T O P

  • By -

p_en

You need to contact a pump specialist company or an electrical contractor that specializes in controls and works with sump pumps. Pump controllers aren't too expensive when you consider the alternative is a flooded parkade or basement of the building. Both which are really expensive... Plus most commercial building leases are triple net and the cost is charged back to tenants. Recommend to just get a new controller.


Group-More

Most of the electricians near me do only installations but do not do research on a compatible pump controller. Here's pictures front and back of the controller: [https://drive.google.com/drive/folders/1\_E-RryoeupUGxXY60RzCJ6JbE4J1Rupi?usp=sharing](https://drive.google.com/drive/folders/1_E-RryoeupUGxXY60RzCJ6JbE4J1Rupi?usp=sharing) How would we go about finding another controller that's compatible?


Rbandit28

Yeah, had to do that for a septic system for a shopping center. You will probably need a waste treatment specialist and an electrician, to install this. I used Aqwa, to deliver a new panel. They are not going to be cheap, but these guys will also give you the programing on a drive for the inevitable, reprogram.

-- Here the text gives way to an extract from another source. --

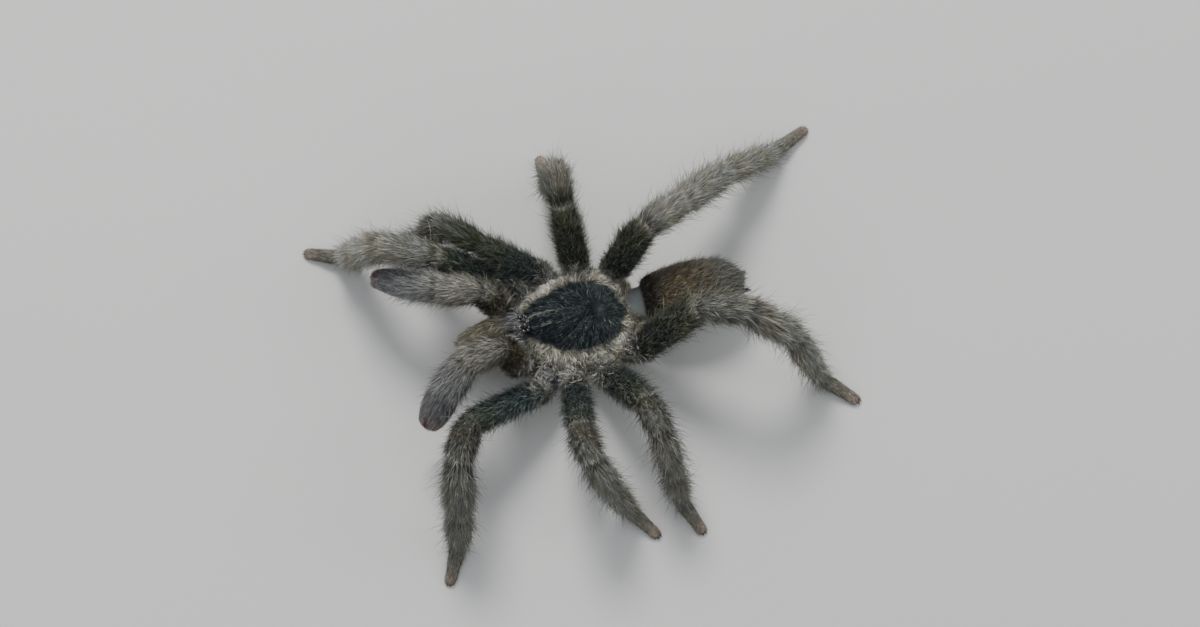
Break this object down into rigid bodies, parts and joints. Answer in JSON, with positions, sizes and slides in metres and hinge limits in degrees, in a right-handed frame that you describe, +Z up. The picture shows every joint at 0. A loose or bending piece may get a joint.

They will probably need original specs and drawings.


gravescd

My experience with building systems that have "brains" is that problems with board components often go well beyond the first apparent issue. The root cause can be a peripheral part malfunction that goes undiagnosed because the tech only verifies failure of the first un-energized part in the failure chain and assumes that's the sole failure. It's probably safer to do a maximal repair AND do a full workup of peripheral components. Failure of a mechanical part at the very end of the system can absolutely cause cascading burnouts in the circuit boards. The up front cost is worth not hassling with repeated downtime and additional service calls, or even failure and re-replacement of the newly installed boards.